Na estação Alto do Ipiranga me senti em outro filme do Porta dos Fundos, aquele da caganeira. Primeiro sai vagão e enfiei a cabeça no latão de lixo. Droga, não era por aquele lado que o medo queria sair! Subi as escadas calmamente (pressa nessas horas é pior), pedi ajuda para um segurança, mas não havia banheiro na estação. Ainda bem que estava bem adiantado, porque fui para a rua procurar um bar ou padaria. Como no vídeo do Porta dos Fundos (assistiu?), entrei e pedi um misto quente. Não parecia uma boa idéia, mas estava com fome e precisa de uma desculpa para usar o banheiro. Não sabia como iria deixar o lugar após usá-lo. Por sorte deu para sentar com calma, despejar o medo e mandá-lo descarga abaixo. Sai limpinho da coisa toda. Comi meu misto quente e fui esperar a Sonia e já me sentia bem novamente quando ela chegou. Claro que já estava exausto, então dormi quase o caminho inteiro para a pedreira (há boatos de que dormi ainda mais na volta…).
Chegando ao local tive uma primeira má impressão. Não pareciam 38 metros, mas umas dez vezes mais. Pouco mais tarde descobri que aquela era via de 70 metros. A minha era mais baixa, numa posição que não dava para olhar diretamente para baixo. Sônia ainda comentou sobre chuva, como seria. Lembram-se do lema? Respondi – Vai ter rapel. Quase me borrei todo por nada? Na verdade ela só vai saber dessa parte quando ler esse post. kkk
Na hora de experimentar o equipamento, por ser perto (uns dois metros) da beira fiquei com medo. Tentei ser o primeiro a descer, mas passaram uns cinco na minha frente. Quando chegou minha vez, cada passo que dava pensava em desistir. Sônia disse que minha mão tremia tanto que dava para pular corda, que estava certa que não iria descer. Chegou finalmente o ponto sem retorno, onde é mais seguro descer do que arriscar me puxar. Virei para o fotógrafo, dei um sorriso e comecei a descer. Parei várias vezes para ser fotografado. Na segunda vez o medo ainda estava lá, desci até um pouco mais nervoso, cometi uns erros. Gente, é super seguro se feito com equipamento e supervisão. Façam!!!!
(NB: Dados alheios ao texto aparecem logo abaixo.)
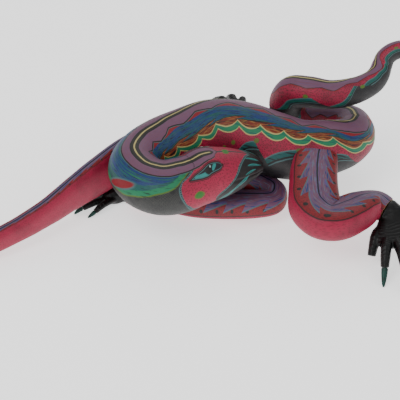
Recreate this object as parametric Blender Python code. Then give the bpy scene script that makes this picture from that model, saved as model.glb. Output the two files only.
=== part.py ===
"""Carved and painted wooden lizard: body, head, four legs, hands and feet with claws, and a pull-off tail.

The animal stands on its hands and claw tips at Z = 0. It walks towards -X, its left side faces -Y, and its neck
bends back so that the head looks along the left flank. Lengths below are millimetres; MM makes them metres.
"""

import math

import bmesh
import bpy
from mathutils import Vector

MM = 0.001
MIDDLE = (202.34, -4.14)  # middle of the figure's box, which becomes the origin, on the floor
GAP = 0.3                 # clearance between touching pieces
SOLE_SANDED_OFF = 1.2     # how far a hand's palm is carved below the floor before it is sanded flat
FLOOR_BLOCK = Vector((1500, 1000, 100))  # what the sanding takes away: wider than the figure, under the floor

BODY_SEGMENTS = 26
LIMB_SEGMENTS = 16
FINGER_SEGMENTS = 8
RINGS_PER_STATION = 2

LEG_DOWEL_RADIUS = 4.0
LEG_DOWEL_START = 0.35      # share of the way from a leg's first station to its second
LEG_DOWEL_END = 0.3         # share of the way from its third station to its fourth
ANKLE_DOWEL_RADIUS = 2.5
ANKLE_DOWEL_LENGTH_IN_LEG = 11.0
ANKLE_DOWEL_LENGTH_IN_FOOT = 9.0
NECK_DOWEL_RADIUS = 5.0
NECK_DOWEL_START = (-18, -1, 0)     # both ends are measured from the middle of the head's seam
NECK_DOWEL_END = (18, 5, 3)
TAIL_PEG_RADIUS = 5.0
TAIL_PEG_LENGTH_IN_RUMP = 26.0
TAIL_PEG_LENGTH_IN_TAIL = 16.0

# A station is the middle of a cross-section (x, y, z), its half-width and its half-height.
# The body runs from the tail's seam over the rump and shoulders and round the neck to the nose.
BODY = [
    (361, 38, 53, 21, 21), (357, 24, 54, 23, 23), (346, 13, 55, 26, 26), (325, 5, 55, 30, 29),
    (300, 1, 56, 33, 31), (270, 6, 61, 34, 34), (240, 14, 67, 34, 34), (210, 15, 69, 33, 33),
    (182, 6, 67, 31, 30), (160, -3, 64, 30, 28), (142, -17, 61, 28, 27), (134, -40, 60, 27, 27),
    (144, -61, 59, 29, 26), (162, -70, 58, 32, 26), (180, -67.5, 59.5, 32, 26), (193, -63.5, 62, 30.5, 25.5),
    (206, -58, 65, 30.5, 26.5), (220, -55, 66.5, 28, 25), (233, -51, 67, 24, 21.5), (245, -47, 67, 19, 16.5),
    (255, -45, 66, 13, 12), (263, -44, 65, 5, 5),
]
HEAD_SEAM = 14          # the station where the head is joined to the neck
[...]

Moral da história? O medo sempre estará lá, nunca me livrarei dele, mas não manda mais em mim. Agora eu mando. Estou atrás de uma cachoeira para descer. Sugestões?
oi Piter, tudo bem? gostei da matéria, bem legal! vc teria o número do celular da Sonia Curralo? sou amigo dela e perdemos contato há um tempão, gostaria de retomar! obrigado!